In the face of these challenges, Shirley and her husband made it known to the medical and nursing staff that they were Christians and that they were leaning on their strong faith to support them. They dealt with it one day at a time. They also kept a Bible in the room.

Gradually, they came to accept the poor prognosis and that a cure was beyond reach. The focus shifted to providing comfort care for Shirley. They had two young children aged 10 and 12 who were pulling at her heart’s string. She worried about what might happen to them after she was gone.

One day, I was assigned to be Shirley’s nurse. Early that morning, Shirley had the signs of a stroke and it was confirmed by a CT scan. At the CT suite, sensing her husband Henry’s (not his real name) anxiety, I explained the process to ease his mind.

The stroke caused Shirley to have slight difficulty in speaking and her mobility also slowed down. She had to depend more on the nursing staff for meeting her physical needs. While I attended to her physical needs, I spoke to both of them in Mandarin to build rapport.

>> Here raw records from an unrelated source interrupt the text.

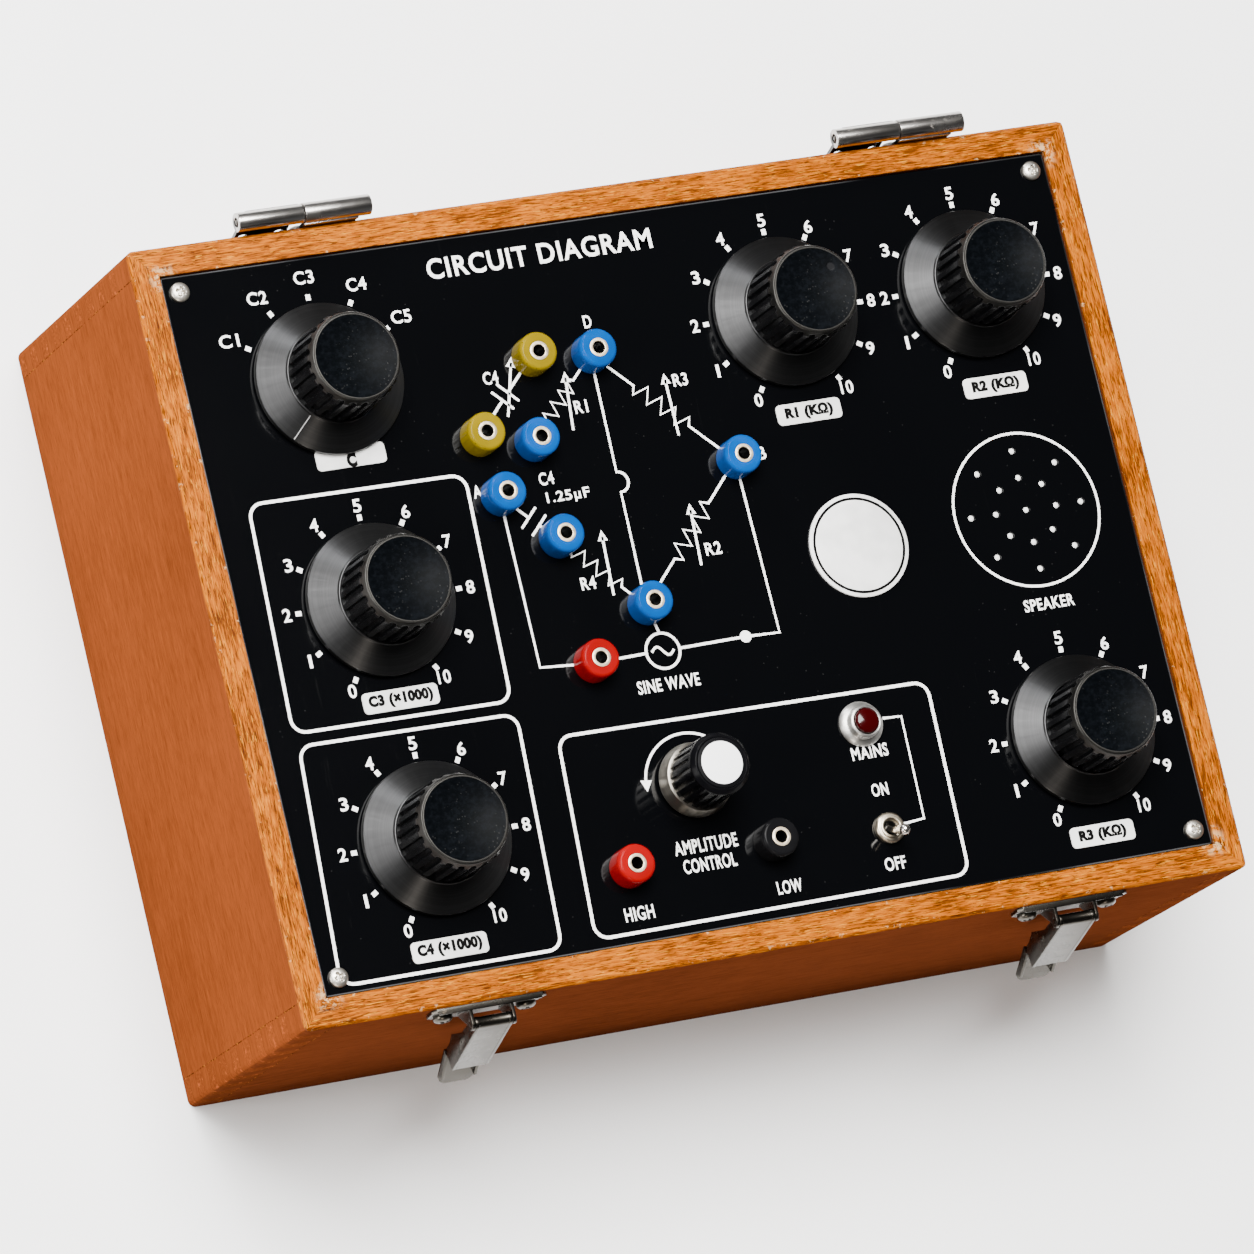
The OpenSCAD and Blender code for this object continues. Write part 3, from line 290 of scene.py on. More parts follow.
@dataclass(frozen=True)
class Wood(Finish):
    """Stained and varnished board: fine grain on its faces, coarse pores on the sawn rim, worn edges."""

    grain: Axis
    face: Colour
    seed: float = 0.0
    end_face: Colour = (0.1, 0.024, 0.007)
    rim: Colour = (0.22, 0.05, 0.0006)
    rim_bright: Colour = (0.34, 0.092, 0.0008)
    rim_pore: Colour = (0.03, 0.005, 0.0005)
    # Bright flecks along the rim's grain: partly the wood's own figure, partly painted glints.
    rim_fleck: Colour = (0.55, 0.21, 0.008)
    chipped: Colour = (0.32, 0.1, 0.015)
    bare: Colour = (0.6, 0.4, 0.2)
    finger_h: float = 104 / 18
    board_t: float = 9.0

    def surface(self, graph: Graph) -> dict:
        """Finish of the faces, the sawn rim, the end grain in the comb joints and the worn edges.

        Args:
            graph: the tree.

        Returns:
            The shader's inputs by name.
        """
        place = graph.place()
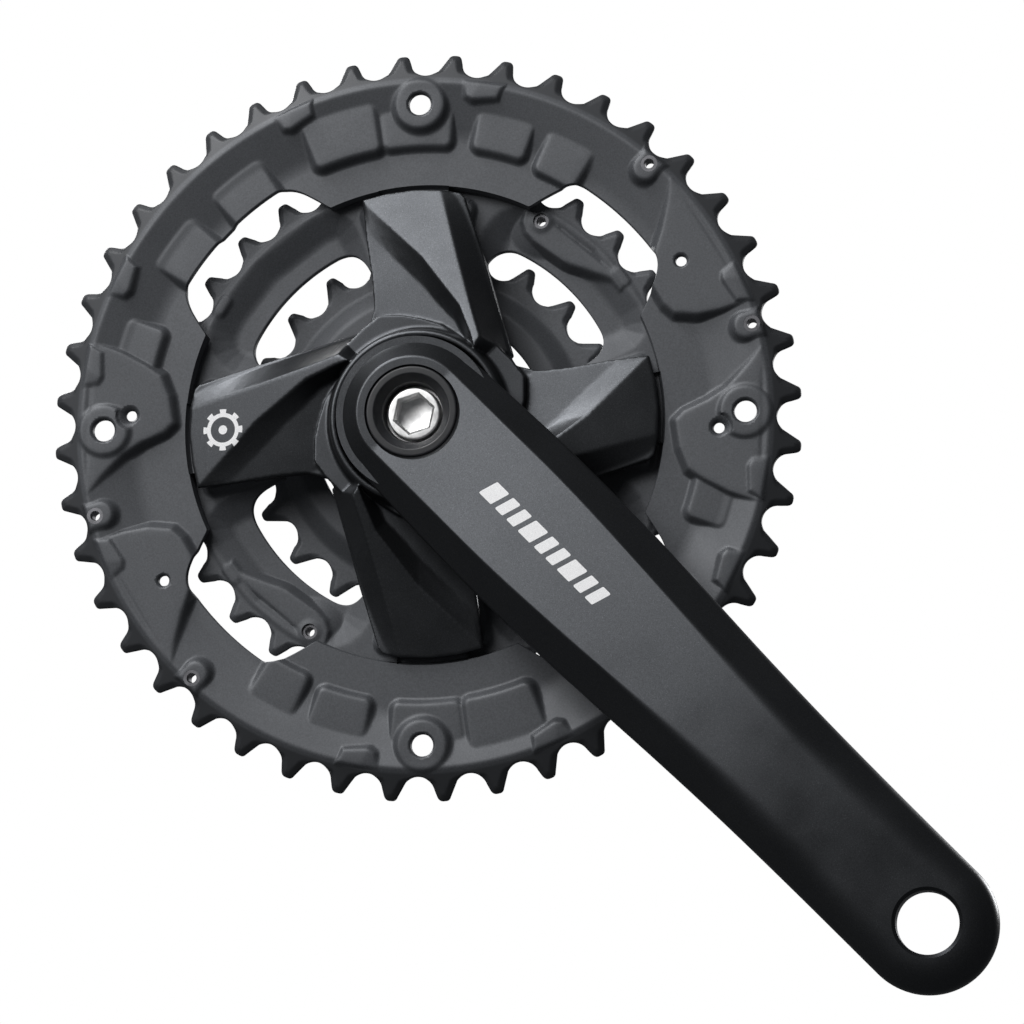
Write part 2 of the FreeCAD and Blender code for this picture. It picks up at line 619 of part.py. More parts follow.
def spider():
    """Four swept arms round a cupped hub."""
    thin = []
    thick = []
    for k in range(4):
        thin.append(spun(prism(arm_outline(), SPIDER_FLOOR_Y, SHELF_Y), 90 * k))
        inner = prism(arm_outline(), SHELF_Y - 0.2, LAND_Y).common(bore(TAB_INNER_R - 0.1))
        thick.append(spun(inner, 90 * k))
    disc = drum(SPIDER_DISC_R, SPIDER_FLOOR_Y, LAND_Y)
    boss_back = drum(23.4, LAND_Y - 0.2, SPIDER_BACK_Y)
    lip = turned([(16.0, SPIDER_FLOOR_Y + 0.5), (16.0, SPIDER_LIP_Y), (SPIDER_LIP_R - 0.5, SPIDER_LIP_Y),
                  (SPIDER_LIP_R, SPIDER_LIP_Y + 0.5), (SPIDER_LIP_R + 1.0, SPIDER_COLLAR_Y),
                  (SPIDER_LIP_R + 1.0, SPIDER_FLOOR_Y + 0.5)])
    blades = [spun(arm_blade(), 90 * k) for k in range(4)]
    floors = [spun(arm_pocket(), 90 * k) for k in range(4)]
    collars = [spun(arm_collar(), 90 * k) for k in range(4)]
    body = fused(disc, thin + thick + [boss_back, lip] + floors + blades + collars)
    cutters = [bore(SPIDER_BORE_R), drum(SPIDER_CUP_R, CLEAR_FRONT, HUB_SHOULDER_Y)]
    for k in range(4):
        for r, deg, tip_y in ((OUTER_RIVET_R, ARM_MID_DEG, OUTER_RIVET_TIP_Y),
                              (MIDDLE_RIVET_R, MIDDLE_RIVET_DEG, INNER_RIVET_TIP_Y),
                              (SMALL_RIVET_R, SMALL_RIVET_DEG, INNER_RIVET_TIP_Y)):
            cutters.append(drum(RIVET_R, tip_y, CLEAR_BACK, polar(r, deg + 90 * k)))
    return body.cut(cutters)


def spider_snap_ring():
    """A split spring ring that keeps the spider on the hub from behind."""
    ring = tube(SNAP_GROOVE_R, SNAP_RING_R, SPIDER_BACK_Y, SPIDER_BACK_Y + SNAP_T)
    gap = prism([(0, -SNAP_GAP_HALF), (30, -SNAP_GAP_HALF), (30, SNAP_GAP_HALF),
                 (0, SNAP_GAP_HALF)], CLEAR_FRONT, CLEAR_BACK)
    return ring.cut(spun(gap, CRANK_DEG + 180))


# ---- crank arm -------------------------------------------------------------

def crank_section(u, face_half, full_half, face_y, bevel, back_y):
    """One cross-section of the arm at a distance from the spindle."""
    edge = min(BACK_EDGE, (back_y - face_y - bevel) / 3.0)
    pts = [(-face_half, face_y), (face_half, face_y), (full_half, face_y + bevel),
           (full_half, back_y - edge), (full_half - edge, back_y), (-full_half + edge, back_y),
           (-full_half, back_y - edge), (-full_half, face_y + bevel)]
    return loop([FreeCAD.Vector(u, y, w) for w, y in pts])


def crank_beam():
    """The arm between hub and pedal eye, rising outboard as it goes."""
    rows = [(0.0, 13.2, 18.7, -15.6, 5.2, -9.2), (18.0, 13.2, 19.4, -17.6, 6.2, -9.2),
            (40.0, 13.1, 19.8, -20.3, 6.7, -9.3), (60.0, 12.2, 19.4, -22.8, 7.0, -9.8),
            (80.0, 11.0, 18.5, -25.3, 7.2, -11.2), (100.0, 10.0, 17.4, -27.7, 7.0, -13.4),
            (120.0, 9.5, 16.6, -29.6, 6.6, -15.8), (140.0, 9.9, 16.2, -30.6, 5.8, -17.4),
            (158.0, 10.6, 16.05, -31.0, 5.0, -18.0), (170.0, 11.0, 16.0, -31.0, 4.6, -18.0)]
    return Part.makeLoft([crank_section(*row) for row in rows], True, True)


def crank_arm():
    """Hub, arm and pedal eye, with the spindle socket and bolt recess cut in."""
    hub = turned([(0, HUB_FACE_Y), (HUB_FLAT_R, HUB_FACE_Y), (HUB_R, HUB_BEVEL_Y),
                  (HUB_R, HUB_SHOULDER_Y), (SPIDER_BORE_R, HUB_SHOULDER_Y),
                  (SPIDER_BORE_R, HUB_BACK_Y - 1.0), (SPIDER_BORE_R - 1.0, HUB_BACK_Y),
                  (0, HUB_BACK_Y)])
    eye = turned([(0, EYE_FACE_Y), (11.0, EYE_FACE_Y), (14.2, EYE_FACE_Y + 2.0),
                  (EYE_R, EYE_FACE_Y + 4.8), (EYE_R, EYE_BACK_Y - BACK_EDGE),
                  (EYE_R - BACK_EDGE, EYE_BACK_Y), (0, EYE_BACK_Y)])
    eye.translate(FreeCAD.Vector(CRANK_LENGTH, 0, 0))
    body = fused(crank_beam(), [hub, eye])
    socket_len = HUB_BACK_Y - SEAT_Y
    big = SOCKET_SMALL_HALF + socket_len * math.tan(math.radians(TAPER_DEG))
    squares = []
    for half, y in ((SOCKET_SMALL_HALF, SEAT_Y), (big, HUB_BACK_Y)):
        squares.append(loop([at(-half, -half, y), at(half, -half, y), at(half, half, y),
                             at(-half, half, y)]))
    socket = Part.makeLoft(squares, True, True)
    recess = drum(CAP_THREAD_R, CLEAR_FRONT, CAP_BACK_Y)
    well = drum(WELL_R, CLEAR_FRONT, SEAT_Y)
    pedal_axis = FreeCAD.Vector(CRANK_LENGTH, 0, 0)
    pedal_hole = bore(PEDAL_HOLE_R, pedal_axis)
    sink_at = FreeCAD.Vector(CRANK_LENGTH, EYE_FACE_Y, 0)
    sink = Part.makeCone(PEDAL_HOLE_R + PEDAL_SINK, PEDAL_HOLE_R, PEDAL_SINK, sink_at, SPIN)
    groove = tube(SNAP_GROOVE_R, SNAP_RING_R, SPIDER_BACK_Y, SPIDER_BACK_Y + SNAP_T)
    body = body.cut([socket, recess, well, pedal_hole, sink, groove])
    return spun(body, CRANK_DEG)


# ---- bolt group ------------------------------------------------------------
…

I let them know that I too was a Christian, and I understood their worries. I invited them to talk, letting them know that I was willing to listen. I also encouraged them to continue their plea before the Lord, to pour out their hearts to him, and to tell Him about their pain, suffering, concerns and fears as they faced the bleak future. I reminded them that our Lord was there to listen and to embrace them to give them tranquility. I also offered to pray for her discomfort. She nodded and thanked me for the spiritual support.

Since Henry was there every day in the hospital at his wife’s side, I came to notice that he was her spokesperson. He asked questions, got clarifications from the physicians, kept his friends informed, and provided emotional support to his wife. However, he masked his vulnerability by appearing to be strong and stoic. On the morning of Shirley’s stroke, Henry became noticeably distraught. He asked me how much time his wife had to live. To affirm and validate his feelings, I attuned to his sadness, and let him express his sorrow at his pace. I acknowledged that it must be very difficult for both of them during this challenging time, with no one knowing exactly how long his wife would be with us. It was an opportunity to share with them that God’s amazing love would accompany and sustain them during this journey. As they held onto their unyielding faith and love of Jesus Christ, I offered to call our chaplain. It was an emotional moment, and Henry was at the verge of tears. I encouraged him to take a well-deserved break and get some rest, telling him that if there were any changes with his wife’s condition, I would contact him to come back right away. He became relaxed enough to take off for about an hour.

No sooner had Henry departed, Shirley woke up and seemed anxious and restless. At this point she spoke only slowly, but she was breathing faster than normal. To allay her anxiety and make her more comfortable, I notified the physician team to assess her situation. Two lady doctors arrived and immediately one of them, Dr. Li sat down by the bed. Speaking in Mandarin, she held Shirley’s hands and picked up the Bible in the room. In a soothing tone and voice, Dr. Li asked Shirley what her favorite verses were. Dr. Li then proceeded to read a few of her chosen verses. Then she added a verse of her own from First Corinthians. Hearing the Bible verses, Shirley calmed down, breathed easier, and stopped being anxious. She drifted back to sleep.

It was very touching for me to witness a physician openly reading the Bible to a patient and providing comfort to the patient. The healing relationship between the healthcare provider and the patient was strengthened through love, humanity and sharing when no medical treatment was able to cure or stop the illness. The love of our Lord Jesus and His Word demonstrated that the Great Healer brings everlasting peace.

A few days later, Shirley passed away peacefully to be with the Lord.